The NFT frenzy continues after picking up momentum earlier this year. Although the sector is still in its initial stages, data from NonFungible, a site that tracks NFT sales data, shows that digital collectibles have recorded a sales volume of over $6.2 billion since 2017. On the other hand, digital art has garnered over $1.9 billion.
Explaining why the NFT space mainly comprises collectibles and artworks, Jon McCormack, a computer science professor at Australia-based Monash University, said they naturally fit into the sector. McCormack further noted that there can be only one copy of a specific piece of art. However, digital art is easily copyable. As such, NFTs introduce an extra certificate of authenticity to prevent counterfeiting.
While the space has numerous success stories, experts are still not convinced that collecting NFTs is a good investment. Their main concern is that it may not be the best time for people to enter the market. According to researchers, the NFT market has expanded too quickly due to massive hype and speculation.
Data from DappRadar backs these claims, seeing as NFT trading volume swelled by 38,000% year-to-year to reach $10.7 billion in Q3, 2021.
Collectors should not buy NFTs based on hype
Commenting on this rapid growth, Michael Every, Rabobank’s Asia-Pacific Head of Financial Markets Research, said the technology behind NFTs is useful. However, he believes its current use is just a rolling series of mad tulip mania-style bubbles combined with ugly artwork.
Every added that,
This may well be the apotheosis, the peak in the paradigm of everything bubbles. It worries me intensely even if I fully understand the dynamic that drives younger people in particular.

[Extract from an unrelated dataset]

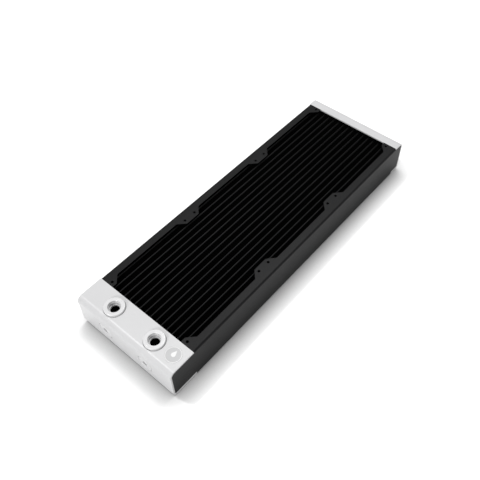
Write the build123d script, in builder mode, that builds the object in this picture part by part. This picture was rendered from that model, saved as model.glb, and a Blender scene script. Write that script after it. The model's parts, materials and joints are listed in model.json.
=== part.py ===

Evan Cohen, the co-founder of Vincent, said many new participants in the NFT space are looking to make profits. While he acknowledged that people are making a substantial amount of money from trading NFTs, Cohen believes getting into the NFT market with hopes of making profits is risky.
He went on to advise investors, saying,
Don’t buy it because it’s an NFT. Buy it because you like the art or buy it because you think the collectible is cool or the community is cool. You want to participate for the asset, not the underlying technology that powers this.
Volatility is a big issue
Experts also pointed to volatility as an issue that makes them skeptical of whether NFTs are ideal investments. Volatility in NFTs stems from the fact that the pricing of most NFTs is in cryptocurrencies, which are prone to wild price swings.
Explaining why he believes NFTs are not an ideal investment, Every posed the question of who would want their pension tied up in an asset worth $1,000 on Monday, $1,000,000 on Tuesday, and $1,000 on Wednesday. According to him, retiring on such presumed income flow would be challenging because investors can gain everything or lose everything quickly.